The way I solved this problem was to write this nasty code:

if isinstance(obj, dict):
    for key in obj:
        do_loop_contents(obj, key)
elif isinstance(obj, list):
    for i in xrange(0, len(obj)):
        do_loop_contents(obj, i)

def do_loop_contents(obj, key):
    obj[key] = 1

Is there a better way to do this?

Thanks!

Answer 1

I stumbled upon this post while searching for a better one, here's how I did it.

for row in [dict_or_list] if not type(dict_or_list) is list else dict_or_list:
    for i,v in row.items():
        print(i,v)

Answer 2

You probably just want to have a different code depending on if the object you are trying to change is a dict or a list.

if type(object)==type([]):
    for key in range(len(object)):
        object[key]=1
elif type(object)==type({}): #use 'else' if you know that object will be a dict if not a list
    for key in object:
        object[key]=1

Answer 3

I've never needed to do this, ever. But if I did, I'd probably do something like this:

seq_iter = x if isinstance(x, dict) else xrange(len(x))

For example, in function form:

>>> def seq_iter(obj):
...     return obj if isinstance(obj, dict) else xrange(len(obj))
... 
>>> x = [1,2,3]
>>> for i in seq_iter(x):
...     x[i] = 99
... 
>>> x
[99, 99, 99]
>>> 
>>> x = {1: 2, 2:3, 3:4}
>>> for i in seq_iter(x):
...     x[i] = 99
... 
>>> x
{1: 99, 2: 99, 3: 99}

Answer 4

test_list = [2, 3, 4]
for i, entry in enumerate(test_list):
    test_list[i] = entry * 2
print(test_list)  # Gives: [4, 6, 8]

But you probably want a list comprehension:

test_list = [2, 3, 4]
test_list = [entry * 2 for entry in test_list]
print(test_list)  # Gives: [4, 6, 8]

Answer 5

To be pythonic and ducktype-y, and also to follow "ask for forgiveness not permission", you could do something like:

try:
    iterator = obj.iteritems()
except AttributeError:
    iterator = enumerate(obj)
for reference, value in iterator:
    do_loop_contents(obj, reference)

Though if all you need is the key/index:

try:
    references = obj.keys()
except AttributeError:
    references = range(len(obj))
for reference in references:
    do_loop_contents(obj, reference)

Or as a function:

def reference_and_value_iterator(iterable):
    try:
        return iterable.iteritems()
    except AttributeError:
        return enumerate(iterable)

for reference, value in reference_and_value_iterator(obj):
    do_loop_contents(obj, reference)

Or for just the references:

def references(iterable):
    try:
        return iterable.keys()
    except AttributeError:
        return range(len(iterable))

for reference in references(obj):
    do_loop_contents(obj, reference)

Answer 6

This is the correct way, but if for some reason you need to treat these two objects the same way, you can create an iterable that will return indexes / keys no matter what:

def common_iterable(obj):
    if isinstance(obj, dict):
        return obj
    else:
        return (index for index, value in enumerate(obj))

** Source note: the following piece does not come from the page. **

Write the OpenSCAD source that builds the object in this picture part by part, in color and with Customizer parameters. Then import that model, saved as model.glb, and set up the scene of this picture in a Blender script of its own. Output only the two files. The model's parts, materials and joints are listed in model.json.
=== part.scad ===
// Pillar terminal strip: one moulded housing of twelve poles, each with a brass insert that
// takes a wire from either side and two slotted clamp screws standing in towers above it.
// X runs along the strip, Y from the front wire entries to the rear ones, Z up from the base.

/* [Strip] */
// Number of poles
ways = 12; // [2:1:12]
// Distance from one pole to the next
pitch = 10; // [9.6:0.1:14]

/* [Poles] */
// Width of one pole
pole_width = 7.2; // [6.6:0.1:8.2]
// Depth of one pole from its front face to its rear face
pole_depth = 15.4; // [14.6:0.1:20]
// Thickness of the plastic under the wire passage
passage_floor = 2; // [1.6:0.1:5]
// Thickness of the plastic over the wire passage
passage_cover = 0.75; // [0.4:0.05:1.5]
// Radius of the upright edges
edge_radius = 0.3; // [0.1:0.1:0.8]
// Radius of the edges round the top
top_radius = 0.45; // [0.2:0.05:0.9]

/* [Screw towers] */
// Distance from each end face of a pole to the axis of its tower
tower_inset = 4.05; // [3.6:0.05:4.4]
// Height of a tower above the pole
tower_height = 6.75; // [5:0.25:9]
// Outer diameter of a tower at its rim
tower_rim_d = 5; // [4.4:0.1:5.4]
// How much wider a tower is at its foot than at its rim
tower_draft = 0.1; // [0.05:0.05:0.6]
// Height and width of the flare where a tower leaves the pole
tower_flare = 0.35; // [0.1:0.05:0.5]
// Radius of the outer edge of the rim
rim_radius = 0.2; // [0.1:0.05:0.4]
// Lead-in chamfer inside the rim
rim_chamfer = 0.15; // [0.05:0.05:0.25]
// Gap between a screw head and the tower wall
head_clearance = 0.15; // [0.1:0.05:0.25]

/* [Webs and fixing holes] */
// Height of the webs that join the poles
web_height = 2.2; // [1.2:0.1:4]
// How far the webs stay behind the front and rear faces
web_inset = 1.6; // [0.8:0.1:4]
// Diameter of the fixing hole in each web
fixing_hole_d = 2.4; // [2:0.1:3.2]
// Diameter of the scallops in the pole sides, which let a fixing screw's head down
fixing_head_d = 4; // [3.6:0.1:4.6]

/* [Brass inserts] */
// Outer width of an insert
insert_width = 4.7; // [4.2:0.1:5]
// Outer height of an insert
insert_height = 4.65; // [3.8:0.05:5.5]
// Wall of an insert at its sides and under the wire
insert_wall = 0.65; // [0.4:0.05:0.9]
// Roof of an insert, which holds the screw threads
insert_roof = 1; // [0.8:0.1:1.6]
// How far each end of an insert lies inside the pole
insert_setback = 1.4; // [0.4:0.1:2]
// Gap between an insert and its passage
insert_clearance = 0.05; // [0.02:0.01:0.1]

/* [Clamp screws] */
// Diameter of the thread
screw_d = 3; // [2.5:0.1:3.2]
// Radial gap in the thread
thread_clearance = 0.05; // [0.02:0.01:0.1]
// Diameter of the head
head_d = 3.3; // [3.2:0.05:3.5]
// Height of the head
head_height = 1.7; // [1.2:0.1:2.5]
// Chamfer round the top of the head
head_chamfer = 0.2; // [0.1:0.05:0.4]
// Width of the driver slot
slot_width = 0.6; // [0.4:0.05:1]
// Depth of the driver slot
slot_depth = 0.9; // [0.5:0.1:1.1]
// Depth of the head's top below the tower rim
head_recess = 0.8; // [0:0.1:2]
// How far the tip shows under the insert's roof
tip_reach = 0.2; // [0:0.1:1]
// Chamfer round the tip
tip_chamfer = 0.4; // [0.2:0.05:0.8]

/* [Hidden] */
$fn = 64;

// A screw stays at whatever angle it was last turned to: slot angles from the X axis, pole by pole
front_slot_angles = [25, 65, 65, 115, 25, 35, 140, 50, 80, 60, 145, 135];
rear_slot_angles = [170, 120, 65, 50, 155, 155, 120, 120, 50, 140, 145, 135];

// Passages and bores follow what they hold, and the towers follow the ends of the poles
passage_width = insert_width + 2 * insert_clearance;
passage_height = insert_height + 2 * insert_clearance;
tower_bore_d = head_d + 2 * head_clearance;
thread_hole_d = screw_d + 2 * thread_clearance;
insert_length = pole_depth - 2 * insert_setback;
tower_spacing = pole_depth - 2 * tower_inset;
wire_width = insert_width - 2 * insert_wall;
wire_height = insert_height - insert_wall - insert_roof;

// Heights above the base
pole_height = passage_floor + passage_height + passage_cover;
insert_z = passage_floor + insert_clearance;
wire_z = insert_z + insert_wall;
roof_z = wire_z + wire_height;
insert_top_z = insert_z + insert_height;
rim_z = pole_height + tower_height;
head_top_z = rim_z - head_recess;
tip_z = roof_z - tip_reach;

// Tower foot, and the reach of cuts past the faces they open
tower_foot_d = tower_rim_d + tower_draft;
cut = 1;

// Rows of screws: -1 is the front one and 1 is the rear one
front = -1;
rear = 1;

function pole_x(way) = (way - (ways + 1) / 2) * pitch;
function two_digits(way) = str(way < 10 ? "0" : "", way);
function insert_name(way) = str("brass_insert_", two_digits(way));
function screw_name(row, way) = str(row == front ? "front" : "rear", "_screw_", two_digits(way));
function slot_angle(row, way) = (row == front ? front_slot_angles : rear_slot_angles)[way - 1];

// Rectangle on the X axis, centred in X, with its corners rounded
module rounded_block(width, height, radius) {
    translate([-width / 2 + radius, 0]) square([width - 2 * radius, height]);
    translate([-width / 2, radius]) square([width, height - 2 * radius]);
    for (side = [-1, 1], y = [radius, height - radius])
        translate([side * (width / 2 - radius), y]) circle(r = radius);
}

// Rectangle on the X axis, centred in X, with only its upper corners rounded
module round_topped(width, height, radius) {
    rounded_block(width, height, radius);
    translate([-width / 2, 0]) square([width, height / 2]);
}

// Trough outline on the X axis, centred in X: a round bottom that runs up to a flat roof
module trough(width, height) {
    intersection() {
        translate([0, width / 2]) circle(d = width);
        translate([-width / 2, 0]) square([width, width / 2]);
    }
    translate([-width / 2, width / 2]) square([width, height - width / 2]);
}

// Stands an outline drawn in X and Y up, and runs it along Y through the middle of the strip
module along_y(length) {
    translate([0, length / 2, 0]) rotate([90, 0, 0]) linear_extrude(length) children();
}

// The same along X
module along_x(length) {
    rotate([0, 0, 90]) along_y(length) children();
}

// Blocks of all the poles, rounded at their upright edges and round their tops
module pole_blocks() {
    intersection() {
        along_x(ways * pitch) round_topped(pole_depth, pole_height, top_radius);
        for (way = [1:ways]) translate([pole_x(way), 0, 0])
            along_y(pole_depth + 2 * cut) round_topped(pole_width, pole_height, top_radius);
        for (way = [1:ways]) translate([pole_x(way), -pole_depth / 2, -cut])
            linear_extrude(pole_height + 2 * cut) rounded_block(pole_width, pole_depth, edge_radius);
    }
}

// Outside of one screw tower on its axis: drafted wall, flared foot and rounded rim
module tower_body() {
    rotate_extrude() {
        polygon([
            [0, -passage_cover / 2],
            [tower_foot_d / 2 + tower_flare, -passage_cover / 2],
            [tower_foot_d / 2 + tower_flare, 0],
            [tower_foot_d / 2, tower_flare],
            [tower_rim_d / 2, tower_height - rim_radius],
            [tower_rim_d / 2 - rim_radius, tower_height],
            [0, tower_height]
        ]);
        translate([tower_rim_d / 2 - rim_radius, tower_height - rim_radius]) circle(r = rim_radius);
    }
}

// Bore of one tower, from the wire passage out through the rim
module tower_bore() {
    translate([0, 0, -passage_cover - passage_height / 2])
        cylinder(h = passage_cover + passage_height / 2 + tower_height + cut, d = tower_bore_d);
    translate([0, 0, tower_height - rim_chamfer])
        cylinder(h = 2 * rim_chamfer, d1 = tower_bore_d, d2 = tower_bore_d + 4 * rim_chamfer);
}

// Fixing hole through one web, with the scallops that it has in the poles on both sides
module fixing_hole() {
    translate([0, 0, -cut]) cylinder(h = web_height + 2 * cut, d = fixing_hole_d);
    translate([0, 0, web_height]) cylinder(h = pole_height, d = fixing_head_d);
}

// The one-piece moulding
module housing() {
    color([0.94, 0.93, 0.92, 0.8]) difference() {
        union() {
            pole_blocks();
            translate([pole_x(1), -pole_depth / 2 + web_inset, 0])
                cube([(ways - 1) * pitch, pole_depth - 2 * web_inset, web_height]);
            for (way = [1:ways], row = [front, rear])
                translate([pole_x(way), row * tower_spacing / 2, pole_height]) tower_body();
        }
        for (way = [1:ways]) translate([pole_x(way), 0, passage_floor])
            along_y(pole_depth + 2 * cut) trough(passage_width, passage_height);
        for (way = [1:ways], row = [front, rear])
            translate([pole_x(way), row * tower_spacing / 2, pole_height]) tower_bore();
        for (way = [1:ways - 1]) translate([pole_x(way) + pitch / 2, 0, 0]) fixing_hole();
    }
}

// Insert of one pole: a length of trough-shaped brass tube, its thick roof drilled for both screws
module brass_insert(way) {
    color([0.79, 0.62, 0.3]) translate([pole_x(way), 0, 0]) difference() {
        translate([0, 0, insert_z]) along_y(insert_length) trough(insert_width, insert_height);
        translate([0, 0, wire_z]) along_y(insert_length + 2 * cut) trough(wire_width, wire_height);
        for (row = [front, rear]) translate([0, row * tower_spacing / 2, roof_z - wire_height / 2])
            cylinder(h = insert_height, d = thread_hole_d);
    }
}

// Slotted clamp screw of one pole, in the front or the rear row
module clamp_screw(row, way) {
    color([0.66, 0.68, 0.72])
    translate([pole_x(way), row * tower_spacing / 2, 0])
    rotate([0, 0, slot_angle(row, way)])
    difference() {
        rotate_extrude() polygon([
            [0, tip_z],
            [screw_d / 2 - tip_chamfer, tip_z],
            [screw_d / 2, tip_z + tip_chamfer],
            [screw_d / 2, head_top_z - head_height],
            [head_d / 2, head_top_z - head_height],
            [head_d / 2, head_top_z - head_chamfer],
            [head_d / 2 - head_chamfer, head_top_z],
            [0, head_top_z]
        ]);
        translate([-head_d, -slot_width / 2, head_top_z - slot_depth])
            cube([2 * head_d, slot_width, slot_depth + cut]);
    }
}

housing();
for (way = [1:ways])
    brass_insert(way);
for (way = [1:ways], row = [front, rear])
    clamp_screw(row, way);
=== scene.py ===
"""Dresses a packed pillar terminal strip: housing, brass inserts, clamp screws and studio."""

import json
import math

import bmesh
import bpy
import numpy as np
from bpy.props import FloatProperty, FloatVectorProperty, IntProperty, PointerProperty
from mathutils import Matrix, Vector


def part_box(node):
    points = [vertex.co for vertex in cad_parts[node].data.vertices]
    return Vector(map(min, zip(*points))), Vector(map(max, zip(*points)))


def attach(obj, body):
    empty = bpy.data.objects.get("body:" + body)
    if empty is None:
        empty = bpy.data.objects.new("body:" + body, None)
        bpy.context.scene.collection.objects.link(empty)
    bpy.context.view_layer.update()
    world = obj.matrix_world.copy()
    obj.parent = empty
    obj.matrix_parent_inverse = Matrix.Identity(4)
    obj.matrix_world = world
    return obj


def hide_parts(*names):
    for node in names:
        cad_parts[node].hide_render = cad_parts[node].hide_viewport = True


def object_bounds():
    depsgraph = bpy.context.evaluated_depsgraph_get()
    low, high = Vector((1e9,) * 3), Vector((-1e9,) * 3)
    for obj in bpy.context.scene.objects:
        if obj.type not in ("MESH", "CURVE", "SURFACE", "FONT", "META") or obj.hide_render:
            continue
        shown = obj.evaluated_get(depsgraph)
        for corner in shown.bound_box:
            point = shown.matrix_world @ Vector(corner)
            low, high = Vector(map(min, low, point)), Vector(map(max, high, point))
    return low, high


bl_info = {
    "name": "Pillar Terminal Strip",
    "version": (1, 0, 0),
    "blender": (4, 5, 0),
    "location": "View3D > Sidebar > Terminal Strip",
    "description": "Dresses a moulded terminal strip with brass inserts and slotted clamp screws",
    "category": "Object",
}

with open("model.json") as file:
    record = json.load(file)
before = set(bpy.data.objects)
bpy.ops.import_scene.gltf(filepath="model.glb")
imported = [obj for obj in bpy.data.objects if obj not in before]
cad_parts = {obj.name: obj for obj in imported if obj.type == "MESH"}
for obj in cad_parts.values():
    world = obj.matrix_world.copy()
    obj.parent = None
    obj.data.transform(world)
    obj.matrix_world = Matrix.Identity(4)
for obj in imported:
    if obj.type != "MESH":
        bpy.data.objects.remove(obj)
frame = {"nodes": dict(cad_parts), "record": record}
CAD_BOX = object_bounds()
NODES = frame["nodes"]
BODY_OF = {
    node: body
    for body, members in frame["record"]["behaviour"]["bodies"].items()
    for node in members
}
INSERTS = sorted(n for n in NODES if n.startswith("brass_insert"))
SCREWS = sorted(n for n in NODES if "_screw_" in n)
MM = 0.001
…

Which will behave in the way you wanted:

>>> d = {'a': 10, 'b': 20}
>>> l = [1,2,3,4]
>>> for index in common_iterable(d):
    d[index] = 0

>>> d
{'a': 0, 'b': 0}
>>> for index in common_iterable(l):
    l[index] = 0

>>> l
[0, 0, 0, 0]

Or probably more efficiently, using a generator:

def common_iterable(obj):
    if isinstance(obj, dict):
        for key in obj:
            yield key
    else:
        for index, value in enumerate(obj):
            yield index